-- begin --
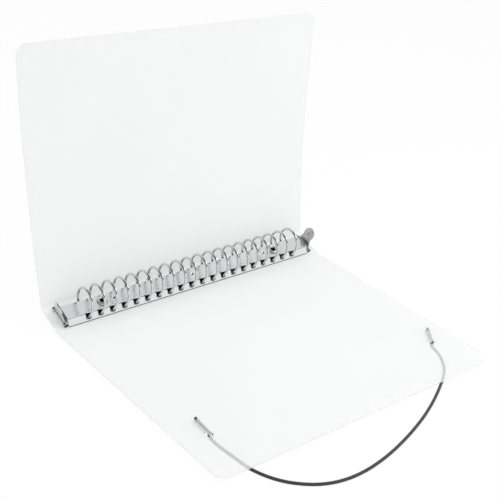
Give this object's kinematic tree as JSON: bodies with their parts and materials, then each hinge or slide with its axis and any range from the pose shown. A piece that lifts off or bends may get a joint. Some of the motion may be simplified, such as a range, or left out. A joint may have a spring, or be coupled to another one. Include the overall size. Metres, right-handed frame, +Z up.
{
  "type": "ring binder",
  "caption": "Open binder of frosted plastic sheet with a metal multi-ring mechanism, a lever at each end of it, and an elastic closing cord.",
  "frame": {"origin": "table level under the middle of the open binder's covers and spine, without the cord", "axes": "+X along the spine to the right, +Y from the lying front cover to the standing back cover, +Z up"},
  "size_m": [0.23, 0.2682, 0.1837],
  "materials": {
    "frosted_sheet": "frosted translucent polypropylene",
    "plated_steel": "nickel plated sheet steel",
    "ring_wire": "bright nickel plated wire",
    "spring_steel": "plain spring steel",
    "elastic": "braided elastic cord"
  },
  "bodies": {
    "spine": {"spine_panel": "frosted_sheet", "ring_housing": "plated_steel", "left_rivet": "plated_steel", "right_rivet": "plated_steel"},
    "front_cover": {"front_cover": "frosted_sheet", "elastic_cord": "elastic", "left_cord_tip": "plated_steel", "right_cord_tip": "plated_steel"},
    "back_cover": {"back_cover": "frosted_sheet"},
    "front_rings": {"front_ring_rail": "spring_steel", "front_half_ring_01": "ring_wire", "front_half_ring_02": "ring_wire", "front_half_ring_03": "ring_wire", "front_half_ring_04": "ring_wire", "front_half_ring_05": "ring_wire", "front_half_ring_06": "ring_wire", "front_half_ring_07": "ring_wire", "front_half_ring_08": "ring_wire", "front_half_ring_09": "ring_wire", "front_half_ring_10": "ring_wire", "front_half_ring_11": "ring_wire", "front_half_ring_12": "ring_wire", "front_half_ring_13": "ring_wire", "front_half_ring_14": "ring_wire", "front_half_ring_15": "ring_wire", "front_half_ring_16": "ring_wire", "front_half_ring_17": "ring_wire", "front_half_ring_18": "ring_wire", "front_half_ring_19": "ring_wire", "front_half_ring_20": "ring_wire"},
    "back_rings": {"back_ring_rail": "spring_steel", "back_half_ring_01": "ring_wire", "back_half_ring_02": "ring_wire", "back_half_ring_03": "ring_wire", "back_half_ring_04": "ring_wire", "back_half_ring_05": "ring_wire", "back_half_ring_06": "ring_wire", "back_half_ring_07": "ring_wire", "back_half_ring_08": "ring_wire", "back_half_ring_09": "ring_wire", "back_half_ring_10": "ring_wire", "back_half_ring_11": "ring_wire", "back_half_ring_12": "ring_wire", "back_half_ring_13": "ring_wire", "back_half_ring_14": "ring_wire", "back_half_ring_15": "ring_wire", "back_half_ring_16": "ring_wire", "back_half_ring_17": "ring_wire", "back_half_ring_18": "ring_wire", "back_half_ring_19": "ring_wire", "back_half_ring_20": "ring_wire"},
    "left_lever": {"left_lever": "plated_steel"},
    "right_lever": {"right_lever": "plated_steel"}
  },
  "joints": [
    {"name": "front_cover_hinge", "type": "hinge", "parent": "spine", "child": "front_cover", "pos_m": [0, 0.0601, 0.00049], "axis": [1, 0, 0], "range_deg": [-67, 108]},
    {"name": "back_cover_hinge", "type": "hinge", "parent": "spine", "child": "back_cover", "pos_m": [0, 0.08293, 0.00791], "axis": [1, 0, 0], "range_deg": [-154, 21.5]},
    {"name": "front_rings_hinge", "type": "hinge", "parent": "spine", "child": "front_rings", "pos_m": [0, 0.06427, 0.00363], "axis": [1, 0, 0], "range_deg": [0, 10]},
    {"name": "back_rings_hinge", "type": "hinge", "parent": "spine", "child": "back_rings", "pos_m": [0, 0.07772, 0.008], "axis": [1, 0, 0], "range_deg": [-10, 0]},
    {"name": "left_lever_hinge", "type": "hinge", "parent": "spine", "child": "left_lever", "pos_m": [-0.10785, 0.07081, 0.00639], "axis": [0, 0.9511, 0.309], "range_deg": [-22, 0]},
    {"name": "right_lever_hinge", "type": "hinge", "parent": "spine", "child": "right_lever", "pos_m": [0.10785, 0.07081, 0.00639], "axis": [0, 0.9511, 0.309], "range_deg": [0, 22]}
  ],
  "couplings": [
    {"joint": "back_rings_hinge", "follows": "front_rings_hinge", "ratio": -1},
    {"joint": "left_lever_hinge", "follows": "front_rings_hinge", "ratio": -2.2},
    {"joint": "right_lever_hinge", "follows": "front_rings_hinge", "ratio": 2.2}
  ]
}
-- end --
From the data above, copy out every line with the string "bodies" in it.

* Solution to this exercise
Give this object's kinematic tree as JSON: bodies with their parts and materials, then each hinge or slide with its axis and any range from the pose shown. A piece that lifts off or bends may get a joint. Some of the motion may be simplified, such as a range, or left out. A joint may have a spring, or be coupled to another one. Include the overall size. Metres, right-handed frame, +Z up.
  "bodies": {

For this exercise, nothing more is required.